* Begin Available data *

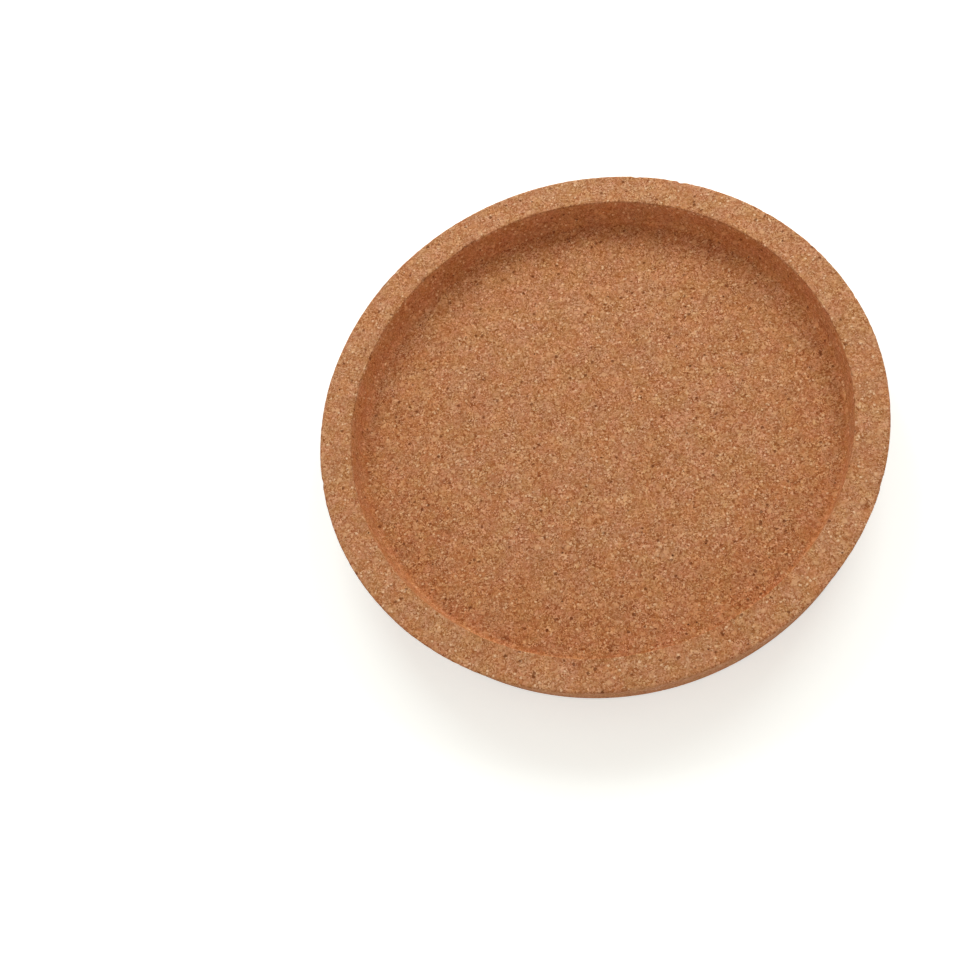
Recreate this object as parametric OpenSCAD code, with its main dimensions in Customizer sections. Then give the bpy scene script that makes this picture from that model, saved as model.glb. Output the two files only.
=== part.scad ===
// Round drink coaster, shaped in one piece from fine-grained agglomerated cork.
// A raised rim stands round a shallow recess that takes the foot of a glass.
// Sizes are in millimetres. +Z is up, and the origin is the middle of the flat
// underside, which rests on the table.

/* [Plan] */
// Diameter over the rim, the widest part
top_d = 100; // [80:1:140]
// Width of the rim's top, from its outer edge to its inner edge
rim_w = 5.9; // [4:0.1:12]

/* [Heights] */
// Thickness of the floor under the recess
floor_t = 5; // [3:0.1:12]
// Depth of the recess, from the rim's top to the floor
recess_depth = 5; // [4:0.1:10]

/* [Slopes] */
// Lean of the outer side, in degrees: the base is narrower than the rim
side_draft = 11; // [0:0.5:25]
// Lean of the recess wall, in degrees: the floor is narrower than the mouth
wall_draft = 11; // [0:0.5:25]

/* [Rounded edges] */
// Radius of the rim's outer edge, which is almost crisp
outer_edge_r = 0.4; // [0.1:0.05:1]
// Radius of the rim's inner edge, which is just broken where the glass goes in
inner_edge_r = 0.15; // [0.1:0.05:1.6]
// Radius of the edge round the underside
base_edge_r = 0.6; // [0.1:0.05:1.5]
// Radius of the hollow corner where the recess wall meets the floor
foot_r = 0.6; // [0.2:0.05:2]

/* [Hidden] */

// Facets of a full circle, in plan and in the small round edges
plan_fn = 240;
edge_fn = 64;

height = floor_t + recess_depth;
top_r = top_d / 2;
mouth_r = top_r - rim_w;
floor_r = mouth_r - recess_depth * tan(wall_draft);

// The angle between the rim's flat top and the leaning outer side
outer_edge_angle = 90 - side_draft;
// The sharp outer corner lies a little outside the rim's full radius, so that
// the round edge drawn in it just reaches that radius
outer_corner_r = top_r + outer_edge_r * (1 / tan(outer_edge_angle / 2) - 1);
base_r = outer_corner_r - height * tan(side_draft);

// The half section's sharp corners, from the axis round the outside to the floor
base_mid = [0, 0];
base_corner = [base_r, 0];
outer_corner = [outer_corner_r, height];
inner_corner = [mouth_r, height];
foot_corner = [floor_r, floor_t];
floor_mid = [0, floor_t];

// Direction from one point to another, as a vector of length 1
function toward(from, to) = (to - from) / norm(to - from);

// Half the angle that the lines to a and c make at a corner
function half_angle(a, corner, c) = acos(toward(corner, a) * toward(corner, c)) / 2;

// Where a round edge of radius r leaves the line from the corner to a
function edge_end(a, corner, c, r) =
    corner + toward(corner, a) * r / tan(half_angle(a, corner, c));

// Both ends of a round edge, in the order of the outline
function edge_ends(a, corner, c, r) =
    [edge_end(a, corner, c, r), edge_end(c, corner, a, r)];

// Centre of a round edge, on the line that halves the corner's angle
function edge_centre(a, corner, c, r) =
    corner + toward([0, 0], toward(corner, a) + toward(corner, c)) * r / sin(half_angle(a, corner, c));

// The disc that touches both lines of a corner and gives it its round edge
module edge_disc(a, corner, c, r) {
    translate(edge_centre(a, corner, c, r))
        circle(r = r, $fn = edge_fn);
}

// The half section: straight lines between the ends of the round edges, a disc
// added at each outer edge, and one taken away in the hollow corner
module half_section() {
    difference() {
        union() {
            polygon(concat(
                [base_mid],
                edge_ends(base_mid, base_corner, outer_corner, base_edge_r),
                edge_ends(base_corner, outer_corner, inner_corner, outer_edge_r),
                edge_ends(outer_corner, inner_corner, foot_corner, inner_edge_r),
                edge_ends(inner_corner, foot_corner, floor_mid, foot_r),
                [floor_mid]
            ));
            edge_disc(base_mid, base_corner, outer_corner, base_edge_r);
            edge_disc(base_corner, outer_corner, inner_corner, outer_edge_r);
            edge_disc(outer_corner, inner_corner, foot_corner, inner_edge_r);
        }
        edge_disc(inner_corner, foot_corner, floor_mid, foot_r);
    }
}

// The whole coaster: floor, rim and side are one piece of cork with no joint
module cork_coaster() {
    color("peru")
        rotate_extrude($fn = plan_fn)
            half_section();
}

cork_coaster();
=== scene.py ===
# %% [markdown]
# # A cork drink coaster
# The object is one round piece of agglomerated cork: small granules of bark, pressed
# together with a binder, and then cut to a shallow tray. It has a flat underside, a side
# that leans in towards it, a flat rim, and a recess whose wall meets the floor in a small
# hollow corner, the foot.
#
# The CAD model gives the true solid. This file gives it a surface: a fine net of faces
# with the small pits that cork has and crumbled edges, and a material built from granules.
# First the frame is loaded, and its box is kept for the sizes.

# %% The frame
import bmesh
import bpy
import math
import random
from mathutils import Matrix, Vector
from mathutils.kdtree import KDTree


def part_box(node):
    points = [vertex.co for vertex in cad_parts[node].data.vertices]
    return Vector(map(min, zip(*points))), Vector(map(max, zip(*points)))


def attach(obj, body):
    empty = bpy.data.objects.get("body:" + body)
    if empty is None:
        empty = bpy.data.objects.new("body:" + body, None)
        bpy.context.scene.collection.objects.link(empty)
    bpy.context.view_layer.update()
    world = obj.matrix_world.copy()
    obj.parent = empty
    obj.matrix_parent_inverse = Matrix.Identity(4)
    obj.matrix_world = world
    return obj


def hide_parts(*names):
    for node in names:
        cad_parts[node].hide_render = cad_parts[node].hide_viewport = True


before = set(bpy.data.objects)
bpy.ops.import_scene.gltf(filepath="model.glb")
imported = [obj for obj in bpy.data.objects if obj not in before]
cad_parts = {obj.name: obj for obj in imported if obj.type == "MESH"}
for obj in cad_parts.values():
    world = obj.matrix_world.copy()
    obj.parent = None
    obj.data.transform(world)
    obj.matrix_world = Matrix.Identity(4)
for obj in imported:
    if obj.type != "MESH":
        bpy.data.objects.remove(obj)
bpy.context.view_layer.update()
MM = 0.001
low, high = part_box("cork_coaster")
print("CAD box in mm:", [round(v / MM, 2) for v in (*low, *high)])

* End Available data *

What you need to do — Output all of the material exactly as written.

In response —
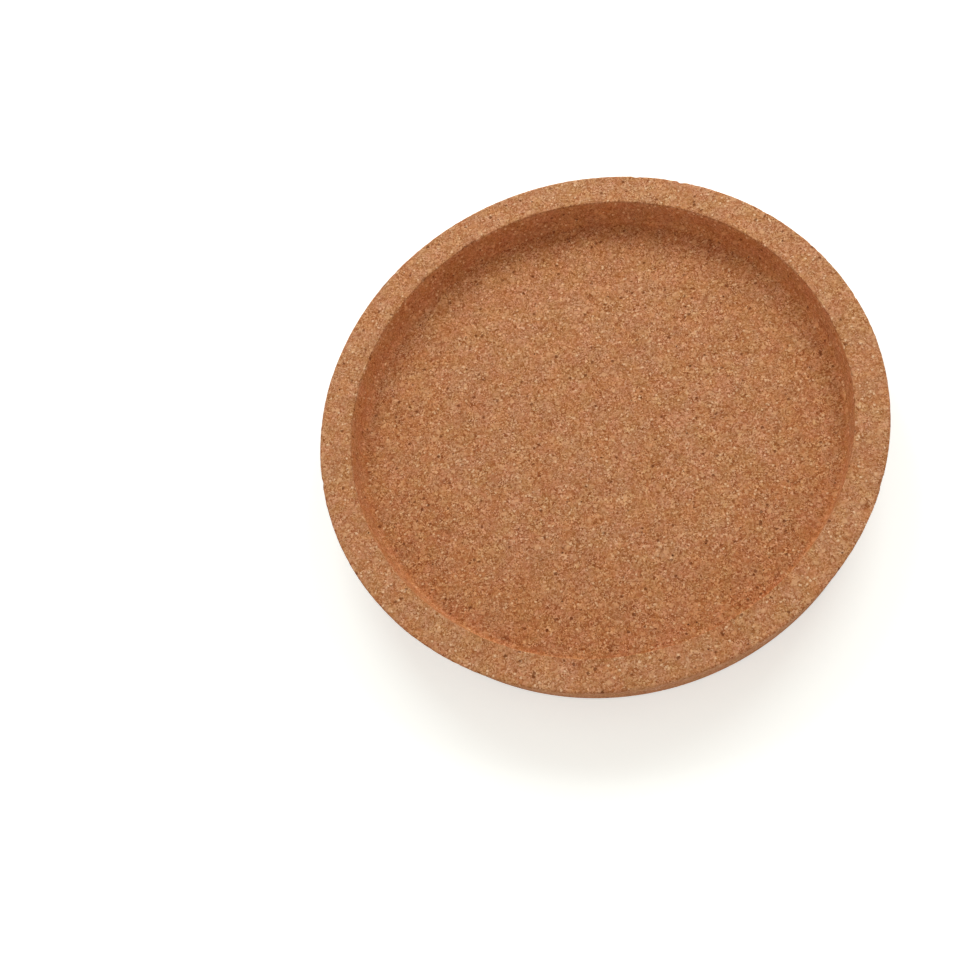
Recreate this object as parametric OpenSCAD code, with its main dimensions in Customizer sections. Then give the bpy scene script that makes this picture from that model, saved as model.glb. Output the two files only.
=== part.scad ===
// Round drink coaster, shaped in one piece from fine-grained agglomerated cork.
// A raised rim stands round a shallow recess that takes the foot of a glass.
// Sizes are in millimetres. +Z is up, and the origin is the middle of the flat
// underside, which rests on the table.

/* [Plan] */
// Diameter over the rim, the widest part
top_d = 100; // [80:1:140]
// Width of the rim's top, from its outer edge to its inner edge
rim_w = 5.9; // [4:0.1:12]

/* [Heights] */
// Thickness of the floor under the recess
floor_t = 5; // [3:0.1:12]
// Depth of the recess, from the rim's top to the floor
recess_depth = 5; // [4:0.1:10]

/* [Slopes] */
// Lean of the outer side, in degrees: the base is narrower than the rim
side_draft = 11; // [0:0.5:25]
// Lean of the recess wall, in degrees: the floor is narrower than the mouth
wall_draft = 11; // [0:0.5:25]

/* [Rounded edges] */
// Radius of the rim's outer edge, which is almost crisp
outer_edge_r = 0.4; // [0.1:0.05:1]
// Radius of the rim's inner edge, which is just broken where the glass goes in
inner_edge_r = 0.15; // [0.1:0.05:1.6]
// Radius of the edge round the underside
base_edge_r = 0.6; // [0.1:0.05:1.5]
// Radius of the hollow corner where the recess wall meets the floor
foot_r = 0.6; // [0.2:0.05:2]

/* [Hidden] */

// Facets of a full circle, in plan and in the small round edges
plan_fn = 240;
edge_fn = 64;

height = floor_t + recess_depth;
top_r = top_d / 2;
mouth_r = top_r - rim_w;
floor_r = mouth_r - recess_depth * tan(wall_draft);

// The angle between the rim's flat top and the leaning outer side
outer_edge_angle = 90 - side_draft;
// The sharp outer corner lies a little outside the rim's full radius, so that
// the round edge drawn in it just reaches that radius
outer_corner_r = top_r + outer_edge_r * (1 / tan(outer_edge_angle / 2) - 1);
base_r = outer_corner_r - height * tan(side_draft);

// The half section's sharp corners, from the axis round the outside to the floor
base_mid = [0, 0];
base_corner = [base_r, 0];
outer_corner = [outer_corner_r, height];
inner_corner = [mouth_r, height];
foot_corner = [floor_r, floor_t];
floor_mid = [0, floor_t];

// Direction from one point to another, as a vector of length 1
function toward(from, to) = (to - from) / norm(to - from);

// Half the angle that the lines to a and c make at a corner
function half_angle(a, corner, c) = acos(toward(corner, a) * toward(corner, c)) / 2;

// Where a round edge of radius r leaves the line from the corner to a
function edge_end(a, corner, c, r) =
    corner + toward(corner, a) * r / tan(half_angle(a, corner, c));

// Both ends of a round edge, in the order of the outline
function edge_ends(a, corner, c, r) =
    [edge_end(a, corner, c, r), edge_end(c, corner, a, r)];

// Centre of a round edge, on the line that halves the corner's angle
function edge_centre(a, corner, c, r) =
    corner + toward([0, 0], toward(corner, a) + toward(corner, c)) * r / sin(half_angle(a, corner, c));

// The disc that touches both lines of a corner and gives it its round edge
module edge_disc(a, corner, c, r) {
    translate(edge_centre(a, corner, c, r))
        circle(r = r, $fn = edge_fn);
}

// The half section: straight lines between the ends of the round edges, a disc
// added at each outer edge, and one taken away in the hollow corner
module half_section() {
    difference() {
        union() {
            polygon(concat(
                [base_mid],
                edge_ends(base_mid, base_corner, outer_corner, base_edge_r),
                edge_ends(base_corner, outer_corner, inner_corner, outer_edge_r),
                edge_ends(outer_corner, inner_corner, foot_corner, inner_edge_r),
                edge_ends(inner_corner, foot_corner, floor_mid, foot_r),
                [floor_mid]
            ));
            edge_disc(base_mid, base_corner, outer_corner, base_edge_r);
            edge_disc(base_corner, outer_corner, inner_corner, outer_edge_r);
            edge_disc(outer_corner, inner_corner, foot_corner, inner_edge_r);
        }
        edge_disc(inner_corner, foot_corner, floor_mid, foot_r);
    }
}

// The whole coaster: floor, rim and side are one piece of cork with no joint
module cork_coaster() {
    color("peru")
        rotate_extrude($fn = plan_fn)
            half_section();
}

cork_coaster();
=== scene.py ===
# %% [markdown]
# # A cork drink coaster
# The object is one round piece of agglomerated cork: small granules of bark, pressed
# together with a binder, and then cut to a shallow tray. It has a flat underside, a side
# that leans in towards it, a flat rim, and a recess whose wall meets the floor in a small
# hollow corner, the foot.
#
# The CAD model gives the true solid. This file gives it a surface: a fine net of faces
# with the small pits that cork has and crumbled edges, and a material built from granules.
# First the frame is loaded, and its box is kept for the sizes.

# %% The frame
import bmesh
import bpy
import math
import random
from mathutils import Matrix, Vector
from mathutils.kdtree import KDTree


def part_box(node):
    points = [vertex.co for vertex in cad_parts[node].data.vertices]
    return Vector(map(min, zip(*points))), Vector(map(max, zip(*points)))


def attach(obj, body):
    empty = bpy.data.objects.get("body:" + body)
    if empty is None:
        empty = bpy.data.objects.new("body:" + body, None)
        bpy.context.scene.collection.objects.link(empty)
    bpy.context.view_layer.update()
    world = obj.matrix_world.copy()
    obj.parent = empty
    obj.matrix_parent_inverse = Matrix.Identity(4)
    obj.matrix_world = world
    return obj


def hide_parts(*names):
    for node in names:
        cad_parts[node].hide_render = cad_parts[node].hide_viewport = True


before = set(bpy.data.objects)
bpy.ops.import_scene.gltf(filepath="model.glb")
imported = [obj for obj in bpy.data.objects if obj not in before]
cad_parts = {obj.name: obj for obj in imported if obj.type == "MESH"}
for obj in cad_parts.values():
    world = obj.matrix_world.copy()
    obj.parent = None
    obj.data.transform(world)
    obj.matrix_world = Matrix.Identity(4)
for obj in imported:
    if obj.type != "MESH":
        bpy.data.objects.remove(obj)
bpy.context.view_layer.update()
MM = 0.001
low, high = part_box("cork_coaster")
print("CAD box in mm:", [round(v / MM, 2) for v in (*low, *high)])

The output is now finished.